Der Raum zwischen den beiden Schichten der Membran dient als Übergang zwischen dem Cytosol und dem Inneren der Zisternen.
Je nach Lage im Zellinneren unterscheidet man zwischen der Kernhülle und dem sogenannten peripheren ER. Kernhülle und peripheres ER stellen ein morphologisches Kontinuum dar, das heißt sowohl die Membranen als auch das Lumen beider gehen ohne Unterbrechung ineinander über.
Die Struktur des ER ist dynamisch und einer stetigen Reorganisation unterworfen. Dazu gehören die Verlängerung oder auch Retraktion von Membrantubuli, ihre Verzweigung, Verschmelzung oder Aufspaltung. Diese Motilität des ER ist abhängig vom Cytoskelett. In Pflanzenzellen und Hefe spielt vor allem F-Actin dabei eine wichtige Rolle. In tierischen Zellen dagegen erfolgt der Auf- und Umbau des ER unter dem dominierenden Einfluss der Mikrotubuli. Vor kurzem wurde gezeigt, dass ein Vertreter der Actin-verwandten Proteinfamilie Myosin V für die "Vererbung" des peripheren ER an die Tochterzellen bei der Zellteilung verantwortlich ist.
Teile des ER, raues ER genannt, sind auf ihren Membranflächen mit Ribosomen besetzt; andere Bereiche sind glatt und ribosomenfrei. Rauhes und glattes ER unterscheiden sich in ihrer Funktion. Während das rauhe ER Transmembran- und sekretorische Proteine herstellt, spielt das glatte ER eine wichtige Rolle in mehreren metabolischen Prozessen. Es wird für die Synthese verschiedener Lipide und Steroide (Hormone) benötigt, sowie für den Kohlenstoffmetabolismus, die Entgiftung der Zelle, und zur Einlagerung von Calcium, weswegen man in Nebennierenzellen und Leberzellen vorwiegend glattes ER findet.
Man unterscheidet zwischen einem cotranslationalen Mechanismus, bei dem Proteine während ihrer Synthese an ER-membrangebundenen Ribosomen durch die Membran gelangen, und einem posttranslationalen Mechanismus,
bei dem zuerst vollständig im Cytoplasma synthetisierte Proteine durch die ER-Membran transportiert werden.

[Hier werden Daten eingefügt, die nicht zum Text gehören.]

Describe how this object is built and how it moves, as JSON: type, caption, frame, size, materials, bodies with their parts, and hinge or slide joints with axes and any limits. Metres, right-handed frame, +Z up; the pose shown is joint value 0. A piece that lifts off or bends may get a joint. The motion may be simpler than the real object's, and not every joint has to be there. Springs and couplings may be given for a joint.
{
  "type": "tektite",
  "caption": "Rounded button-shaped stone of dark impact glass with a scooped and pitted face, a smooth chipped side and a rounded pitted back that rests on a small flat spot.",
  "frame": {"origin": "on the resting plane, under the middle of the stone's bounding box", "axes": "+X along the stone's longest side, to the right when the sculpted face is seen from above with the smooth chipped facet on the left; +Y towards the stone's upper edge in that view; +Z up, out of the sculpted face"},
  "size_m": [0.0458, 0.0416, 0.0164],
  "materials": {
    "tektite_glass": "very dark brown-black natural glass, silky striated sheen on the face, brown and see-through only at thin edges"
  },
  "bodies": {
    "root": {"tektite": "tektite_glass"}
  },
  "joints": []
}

In beiden Fällen werden die transportierten Proteine anschließend im Lumen des ER posttranslational modifiziert und an den Golgi-Apparat weitergeleitet.

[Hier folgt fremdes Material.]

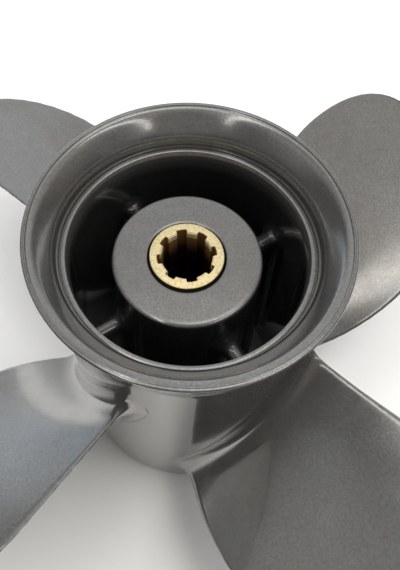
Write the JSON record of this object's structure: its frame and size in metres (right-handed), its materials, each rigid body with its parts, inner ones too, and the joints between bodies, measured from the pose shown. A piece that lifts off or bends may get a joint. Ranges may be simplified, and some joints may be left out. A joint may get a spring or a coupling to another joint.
{
  "type": "outboard propeller",
  "caption": "Right-handed outboard engine propeller: raked blades on a through-exhaust hub with a flared aft ring, inner webs, a rubber bush and a splined brass sleeve.",
  "frame": {"origin": "on the shaft axis, at the front end of the hub that the propeller stands on", "axes": "+Z along the shaft axis, pointing aft towards the flared ring"},
  "size_m": [0.1898, 0.1898, 0.0965],
  "materials": {
    "casting": "gloss grey paint over cast aluminium",
    "rubber": "matt black",
    "brass": "machined"
  },
  "bodies": {
    "root": {"outer_hub": "casting", "diffuser_ring": "casting", "inner_hub": "casting", "web_1": "casting", "web_2": "casting", "web_3": "casting", "web_4": "casting", "blade_1": "casting", "blade_2": "casting", "blade_3": "casting", "blade_4": "casting", "rubber_bush": "rubber", "splined_sleeve": "brass"}
  },
  "joints": []
}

1999 erhielt Günter Blobel den Nobelpreis für Physiologie oder Medizin für seine 1975 gemachte Entdeckung, dass Proteine durch endogene Protein-Signale (Signalsequenzen) vom ER aus in verschiedene Zellkompartimente zielgerichtet weitergeleitet werden.Rolle des ER bei der Proteinsynthese
Als Signalsequenz in diesem Sinne wird eine bestimmte N-terminale Peptidsequenz bezeichnet, die nach dem Transport durch die Membran des ER durch die Signalpeptidase abgespalten wird. Proteine, die für Ziele außerhalb des ERs bestimmt sind, werden anschließend in Transport-Vesikel verpackt und entlang des Cytoskeletts zu ihrem Bestimmungsort weitergeleitet.